Obama so far has taken pains to show reverence for Scalia, even as he urged Republicans to keep an open mind about a replacement. In the immediate aftermath of Scalia’s death last weekend, Obama praised his wit and predicted that he would be remembered as one of the “most consequential judges and thinkers to serve.”
Confronted with a series of questions during a press conference on Tuesday about Republican plans to block a nominee, Obama was careful to again express gratitude for Scalia’s service before launching into a Constitutional lecture directed at the opposing party.
Scalia’s death ripped open a political seam that has suddenly consumed both the presidential race and the Senate, especially after Senate Majority Leader Mitch McConnell immediately issued a statement calling for Scalia’s replacement to be delayed until the next president is in office. Obama almost as quickly announced he would not be deterred, and pronounced his intent to nominate a fair-minded legal heavyweight to replace Scalia.
Former justice Sandra Day O’Connor on Wednesday appeared to back Obama’s decision to move forward with a nomination, telling a Fox affiliate, “We need somebody in there to do the job and just get on with it.”
So far, however, the president has not tipped his hand as far as top candidates, or even whether he will considering picking a moderate who could be palatable to the Republican-controlled Senate.
The White House said no nomination is expected this week while Congress is in recess, but there’s still been plenty of speculation and tea-leaf reading about both Obama’s and the Senate’s intentions.

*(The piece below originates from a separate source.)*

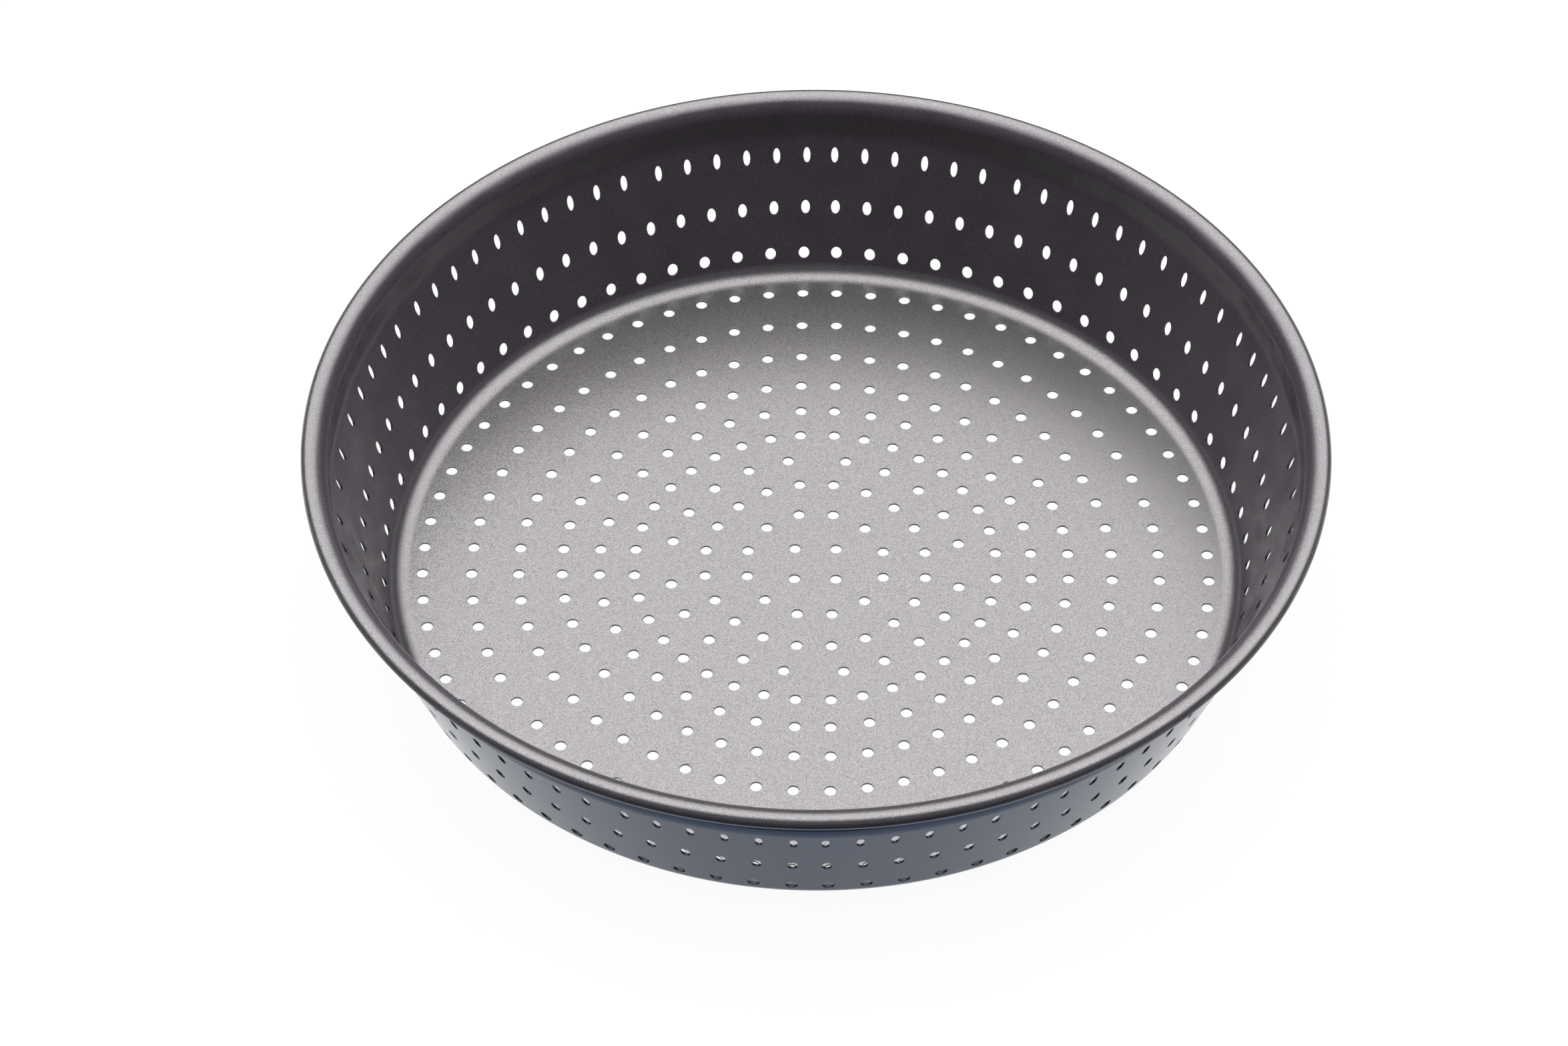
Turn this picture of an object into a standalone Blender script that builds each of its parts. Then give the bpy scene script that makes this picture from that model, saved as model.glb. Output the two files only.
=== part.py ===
# Perforated pie dish: a deep-drawn, punched sheet-steel dish with its rim rolled round a steel wire.
# The wall is a plain cone that ends in a short upright collar, and the rim turns outwards over it.
# Metres, +Z up. The origin is the middle of the underside, on the face that the dish stands on.
# The punched pattern is the same in all four quadrants, and +X and +Y are its two lines of symmetry.
import math

import bmesh
import bpy
from mathutils import Matrix, Vector

# Sheet and rim
MOUTH_DIAMETER = 0.2273     # clear width of the opening, inside the collar
DISH_HEIGHT = 0.0475        # underside of the base to the top of the rim
SHEET = 0.0006              # thickness of the steel
WALL_LEAN = 19.45           # degrees that the side wall leans out from upright
CORNER_RADIUS = 0.005       # inside radius between the base and the wall
COLLAR_BEND_RADIUS = 0.0097  # inside radius of the slight bend between the wall and the collar
COLLAR_HEIGHT = 0.0048      # upright stretch between that bend and the shoulder
SHOULDER_RADIUS = 0.0037    # inside radius of the broad bend out over the rim
ROLL_TURN = 250.0           # degrees that the roll turns from the top of the rim
WIRE_DIAMETER = 0.0017      # steel wire in the rim
WIRE_CLEARANCE = 0.0003     # between the wire and the sheet rolled round it
WIRE_END_GAP = 0.0012       # between the two ends of the bent wire
SEAM_INSET = 0.0006         # from the start of the corner in to the edge of the base panel
SEAM_GAP = 0.0003           # between the base panel and the side wall

# Punched holes
HOLE_DIAMETER = 0.0028      # of the base's holes; drawing the wall up has narrowed and lengthened its holes
HOLE_EDGE_WEB = 0.0005      # least sheet left between a hole and an edge or a bend
HOLE_PITCH = 0.0087         # usual distance between neighbouring holes of a ring
RING_STEP = 0.0117          # from the last ring of the base to any further one

# Rings of the base: radius, then the steps in degrees from the middle of each quadrant
# towards the X line and towards the Y line
BASE_RINGS = (
    (0.0070, (), ()),
    (0.0168, (30.7,), (30.7,)),
    (0.0267, (18.05,) * 2, (18.05,) * 2),
    (0.0351, (16.7,) * 2, (16.7,) * 2),
    (0.0435, (9.87,) * 4, (9.87,) * 4),
    (0.0519, (10.1,) * 4, (10.1,) * 4),
    (0.0608, (8.9, 8.9, 7.9, 7.9, 7.5), (8.2,) * 5),
    (0.0712, (6.93,) * 6, (6.93,) * 6),
    (0.0825, (6.0,) * 7, (6.0,) * 7),
    (0.0943, (5.3,) * 8, (5.3,) * 8),
)

# Rows of the side wall: distance up the wall from the end of the corner, width and length of a hole as
# shares of HOLE_DIAMETER, the first hole's angle from the Y line, then groups of (holes, degrees between
# them, degrees on to the next group)
WALL_ROWS = (
    (0.0026, 0.98, 1.16, 2.29, ((19, 4.738, 0.0),)),
    (0.0152, 0.80, 1.35, 2.02, ((21, 4.281, 0.0),)),
    (0.0294, 0.64, 1.52, 1.79,
     ((6, 3.90, 4.77), (10, 3.85, 4.67), (4, 3.84, 4.72), (1, 0.0, 5.86), (1, 0.0, 0.0))),
)

# Fineness of the solids
TURN_STEPS = 64             # flat faces round the dish
CORNER_STEPS = 4
COLLAR_STEPS = 2
SHOULDER_STEPS = 4
ROLL_STEPS = 6
HOLE_SIDES = 6
CUTTER_REACH = 0.0015       # a punch stands out this far on each side of the sheet
MERGE_DISTANCE = 0.00005

# Sizes that follow
LEAN = math.radians(WALL_LEAN)
HOLE_RADIUS = HOLE_DIAMETER / 2
BEND_RADIUS = CORNER_RADIUS + SHEET / 2
COLLAR_BEND = COLLAR_BEND_RADIUS + SHEET / 2
SHOULDER_BEND = SHOULDER_RADIUS + SHEET / 2
ROLL_BEND = WIRE_DIAMETER / 2 + WIRE_CLEARANCE + SHEET / 2
COLLAR_RADIUS = MOUTH_DIAMETER / 2 + SHEET / 2
RIM_RADIUS = COLLAR_RADIUS + SHOULDER_BEND
RIM_HEIGHT = DISH_HEIGHT - SHEET / 2 - ROLL_BEND
SHOULDER_HEIGHT = DISH_HEIGHT - SHEET / 2 - SHOULDER_BEND
COLLAR_FOOT_HEIGHT = SHOULDER_HEIGHT - COLLAR_HEIGHT
BASE_MIDDLE = SHEET / 2
WALL_TOP_RADIUS = COLLAR_RADIUS - COLLAR_BEND * (1 - math.cos(LEAN))
WALL_TOP_HEIGHT = COLLAR_FOOT_HEIGHT - COLLAR_BEND * math.sin(LEAN)
BEND_HEIGHT = BASE_MIDDLE + BEND_RADIUS
BEND_CENTRE = (WALL_TOP_RADIUS + (BEND_HEIGHT - WALL_TOP_HEIGHT) * math.tan(LEAN)
               - BEND_RADIUS / math.cos(LEAN))
WALL_FOOT_RADIUS = BEND_CENTRE + BEND_RADIUS * math.cos(LEAN)
WALL_FOOT_HEIGHT = BEND_HEIGHT - BEND_RADIUS * math.sin(LEAN)
WALL_LENGTH = (WALL_TOP_HEIGHT - WALL_FOOT_HEIGHT) / math.cos(LEAN)
SEAM_RADIUS = BEND_CENTRE - SEAM_INSET
PANEL_RADIUS = SEAM_RADIUS - SEAM_GAP / 2
WALL_START_RADIUS = SEAM_RADIUS + SEAM_GAP / 2


def clear_scene():
    for item in list(bpy.data.objects):
        bpy.data.objects.remove(item, do_unlink=True)


def new_collection(name):
    collection = bpy.data.collections.new(name)
    bpy.context.scene.collection.children.link(collection)
    return collection


def steel(name, colour, roughness, metallic):
    material = bpy.data.materials.new(name)
    material.use_nodes = True
    shader = material.node_tree.nodes["Principled BSDF"]
    shader.inputs["Base Color"].default_value = (*colour, 1.0)
    shader.inputs["Roughness"].default_value = roughness
    shader.inputs["Metallic"].default_value = metallic
    return material


def polar(radius, angle, height=0.0):
    return Vector((radius * math.cos(angle), radius * math.sin(angle), height))


def quadrant_copies(angle):
    """The same place in all four quadrants, for an angle in degrees from the Y line"""
    for line in (90.0, 270.0):
        for side in (-1, 1):
            yield math.radians(line + side * angle)


def ring_angles(towards_x, towards_y):
    """Angles in degrees from the Y line of one quadrant's holes, either way from its middle"""
    middle = 45.0
    angles = [middle]
    for step in towards_x:
        angles.append(angles[-1] + step)
    angle = middle
    for step in towards_y:
        angle -= step
        angles.append(angle)
    return angles


def further_ring(radius):
    """A ring past the listed ones: as many holes as the usual pitch gives, evenly round"""
    per_quadrant = round(radius * math.pi / 2 / HOLE_PITCH)
    step = 90.0 / per_quadrant
    return [(index + 0.5) * step for index in range(per_quadrant)]


def base_holes():
    """Centres (radius, angle) of the base's holes, in rings, as far out as the panel reaches"""
    limit = PANEL_RADIUS - HOLE_RADIUS - HOLE_EDGE_WEB
    rings = [(radius, ring_angles(*steps)) for radius, *steps in BASE_RINGS]
    radius = rings[-1][0] + RING_STEP
    while radius <= limit:
        rings.append((radius, further_ring(radius)))
        radius += RING_STEP
    for radius, angles in rings:
        if radius <= limit:
            for angle in angles:
                for turn in quadrant_copies(angle):
                    yield radius, turn


def row_angles(first, groups):
    """Angles in degrees from the Y line of one quadrant's holes in a wall row"""
    angle = first
    for count, step, gap in groups:
        for index in range(count):
            yield angle + index * step
        angle += (count - 1) * step + gap


def wall_holes():
    """Centres (radius, height, angle) of the wall's holes with their width and length as shares of the
    hole diameter, in rows, as far up as its straight part"""
    for distance, width, length, first, groups in WALL_ROWS:
        radius = WALL_FOOT_RADIUS + distance * math.sin(LEAN)
        height = WALL_FOOT_HEIGHT + distance * math.cos(LEAN)
        if distance <= WALL_LENGTH - HOLE_RADIUS * length - HOLE_EDGE_WEB:
            for angle in row_angles(first, groups):
                for turn in quadrant_copies(angle):
                    yield radius, height, turn, width, length


def add_outline(curve, points):
    spline = curve.splines.new("POLY")
    spline.points.add(len(points) - 1)
    for target, point in zip(spline.points, points):
        target.co = (*point, 1.0)
    spline.use_cyclic_u = True


def polygon(centre, radius, sides, turn):
    return [centre + polar(radius, turn + 2 * math.pi * index / sides) for index in range(sides)]


def make_base_panel(collection, material):
    """Flat punched base: a disc outline with a hexagonal outline for each hole, filled and extruded"""
    curve = bpy.data.curves.new("base_panel", "CURVE")
    curve.dimensions = "2D"
    curve.fill_mode = "BOTH"
    curve.extrude = SHEET / 2
    add_outline(curve, polygon(Vector(), PANEL_RADIUS, TURN_STEPS, 0.0))
    for radius, turn in base_holes():
        add_outline(curve, polygon(polar(radius, turn), HOLE_RADIUS, HOLE_SIDES, turn))
    panel = bpy.data.objects.new("base_panel", curve)
    panel.location.z = BASE_MIDDLE
    curve.materials.append(material)
    collection.objects.link(panel)
    return panel


def arc(centre, radius, start, sweep, steps):
    """Points (radius, height) along a round bend of the sheet, both ends included"""
    return [(centre[0] + radius * math.cos(start + sweep * index / steps),
             centre[1] + radius * math.sin(start + sweep * index / steps))
            for index in range(steps + 1)]


def sheet_profile():
    """Middle line of the sheet from the seam, up the corner and wall, and round the rim.
    A slight bend stands the sheet upright in the collar and the broad shoulder turns it outwards. From
    the top of the rim the roll carries it down the outer side and in again round the wire."""
    corner = arc((BEND_CENTRE, BEND_HEIGHT), BEND_RADIUS, -math.pi / 2, math.pi / 2 - LEAN, CORNER_STEPS)
    collar = arc((COLLAR_RADIUS - COLLAR_BEND, COLLAR_FOOT_HEIGHT), COLLAR_BEND, -LEAN, LEAN, COLLAR_STEPS)
    shoulder = arc((RIM_RADIUS, SHOULDER_HEIGHT), SHOULDER_BEND, math.pi, -math.pi / 2, SHOULDER_STEPS)
    roll = arc((RIM_RADIUS, RIM_HEIGHT), ROLL_BEND, math.pi / 2, -math.radians(ROLL_TURN), ROLL_STEPS)
    return [(WALL_START_RADIUS, BASE_MIDDLE)] + corner + collar + shoulder + roll[1:]


def make_wall_punches(collection):
    """One prism for each hole of the wall, square to the sheet, its length up the wall"""
    prisms = bmesh.new()
    square_to_wall = Vector((math.cos(LEAN), 0.0, -math.sin(LEAN))).to_track_quat("Z", "Y")
    for radius, height, turn, width, length in wall_holes():
        place = (Matrix.Rotation(turn, 4, "Z") @ Matrix.Translation((radius, 0.0, height))
                 @ square_to_wall.to_matrix().to_4x4() @ Matrix.Diagonal((width, length, 1.0, 1.0)))
        bmesh.ops.create_cone(prisms, cap_ends=True, segments=HOLE_SIDES, radius1=HOLE_RADIUS,
                              radius2=HOLE_RADIUS, depth=SHEET + 2 * CUTTER_REACH, matrix=place)
    mesh = bpy.data.meshes.new("wall_punches")
    prisms.to_mesh(mesh)
    prisms.free()
    punches = bpy.data.objects.new("wall_punches", mesh)
    punches.hide_render = True
    punches.display_type = "WIRE"
    collection.objects.link(punches)
    return punches


def make_side_wall(collection, material, punches):
    """Corner, wall and rolled rim: the sheet's middle line turned round Z, thickened, then punched"""
    profile = [(radius, 0.0, height) for radius, height in sheet_profile()]
    mesh = bpy.data.meshes.new("side_wall")
    mesh.from_pydata(profile, [(index, index + 1) for index in range(len(profile) - 1)], [])
    mesh.materials.append(material)
    wall = bpy.data.objects.new("side_wall", mesh)
    collection.objects.link(wall)
    turned = wall.modifiers.new("Turned", "SCREW")
    turned.steps = turned.render_steps = TURN_STEPS
    turned.use_merge_vertices = True
    turned.merge_threshold = MERGE_DISTANCE
    thickness = wall.modifiers.new("Sheet", "SOLIDIFY")
    thickness.thickness = SHEET
    thickness.offset = 0.0
    thickness.use_even_offset = True
    punched = wall.modifiers.new("Punched", "BOOLEAN")
    punched.operation = "DIFFERENCE"
    punched.solver = "EXACT"
    punched.object = punches
    return wall


def make_rim_wire(collection, material):
    """Steel wire in the roll: an almost closed ring whose two ends leave a small gap.
    Its bends lie at the same angles as the wall's, so that the clearance is even."""
    bend = 2 * math.pi / TURN_STEPS
    bends = [polar(RIM_RADIUS, index * bend) for index in range(TURN_STEPS + 1)]
    cut = WIRE_END_GAP / 2 / (bends[1] - bends[0]).length
    bends[0] = bends[0].lerp(bends[1], cut)
    bends[-1] = bends[-1].lerp(bends[-2], cut)
    curve = bpy.data.curves.new("rim_wire", "CURVE")
    curve.dimensions = "3D"
    curve.fill_mode = "FULL"
    curve.bevel_depth = WIRE_DIAMETER / 2
    curve.bevel_resolution = 2
    curve.use_fill_caps = True
    add_outline(curve, bends)
    curve.splines[0].use_cyclic_u = False
    wire = bpy.data.objects.new("rim_wire", curve)
    wire.location.z = RIM_HEIGHT
    curve.materials.append(material)
    collection.objects.link(wire)
    return wire


def shade_round(wall):
    wall.data.shade_smooth()


def main():
    clear_scene()
    dish = new_collection("perforated_pie_dish")
    cutters = new_collection("cutters")
    coated = steel("non_stick_coated_steel", (0.33, 0.32, 0.33), 0.45, 0.6)
    bright = steel("steel_wire", (0.56, 0.57, 0.58), 0.35, 1.0)
    make_base_panel(dish, coated)
    shade_round(make_side_wall(dish, coated, make_wall_punches(cutters)))
    make_rim_wire(dish, bright)


main()
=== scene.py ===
# Perforated pie dish: its coated, punched sheet, the steel wire in its rim, and a plain studio.
# Metres, +Z up. The origin is the middle of the underside, on the face that the dish stands on.
import math

import bpy
import numpy as np
from bpy.props import FloatProperty, FloatVectorProperty, IntProperty, PointerProperty
from mathutils import Matrix, Vector


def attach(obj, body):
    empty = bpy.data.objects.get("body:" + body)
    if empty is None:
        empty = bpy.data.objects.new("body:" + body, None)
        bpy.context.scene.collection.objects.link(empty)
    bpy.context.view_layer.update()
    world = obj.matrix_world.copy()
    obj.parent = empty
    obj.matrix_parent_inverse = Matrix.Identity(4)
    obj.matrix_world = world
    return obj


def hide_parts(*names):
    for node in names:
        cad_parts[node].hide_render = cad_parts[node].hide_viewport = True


bl_info = {
    "name": "Perforated pie dish",
    "version": (1, 0, 0),
    "blender": (4, 5, 0),
    "location": "View3D > Sidebar > Pie dish",
    "description": "Builds a coated and punched pie dish with its rim wire and studio",
    "category": "Object",
}

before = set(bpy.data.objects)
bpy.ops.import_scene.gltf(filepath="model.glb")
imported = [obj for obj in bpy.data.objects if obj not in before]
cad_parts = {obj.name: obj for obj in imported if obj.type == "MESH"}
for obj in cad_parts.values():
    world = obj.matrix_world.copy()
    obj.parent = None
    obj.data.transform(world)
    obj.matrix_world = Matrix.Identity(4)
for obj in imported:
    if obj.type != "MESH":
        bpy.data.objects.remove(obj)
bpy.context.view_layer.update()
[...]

On Tuesday, some Republicans signaled they’re open to at least holding hearings, if not also allowing a confirmation vote. Sen. Ron Johnson of Wisconsin in an interview with POLITICO bristled at the suggestion that his party would completely ignore a nomination, saying, “It’s amazing how many words are being put in everybody’s mouth.”
Also on Tuesday, Judiciary Committee Chairman Chuck Grassley, whose panel would evaluate any potential Obama pick, said he wouldn’t rule out holding hearings.
On Wednesday, Nevada GOP Sen. Dean Heller broke with his party’s strategy and called on Obama to put forward a consensus candidate. “The chances of approving a new nominee are slim, but Nevadans should have a voice in the process,” said Heller, a purple state senator, in the most direct rebuttal to McConnell’s plans to complete block a Supreme Court nominee.
But McConnell is still making hay of the Senate’s oppositional force, penning a letter on Wednesday afternoon for the Senate Republicans’ campaign arm that told donors that their “support means everything at this pivotal moment in American history.”
“Senate Republicans have made a commitment to ensuring that the American people have a voice in the selection of the next Supreme Court Justice,” McConnell wrote. “Stand with Senate Republicans as we hold our ground in waiting to confirm a new justice until after 2016, the time by which the American people will have chosen a new president and a new direction for our country.”
At the press briefing on Wednesday, Earnest also tried to clarify Obama’s view on his own decision as a senator to filibuster against President Bush’s Supreme Court nominee, Samuel Alito, in 2006. Earnest said Obama “regrets” the decision. But, he said, the situation was different.
“The president considered the qualifications and world view and credentials and record of the individual that President Bush put forward and then-Sen. Obama raised some objections,” Earnest said. “And what the president regrets is that Senate Democrats didn’t focus more on making an effective public case about those substantive suggestions.”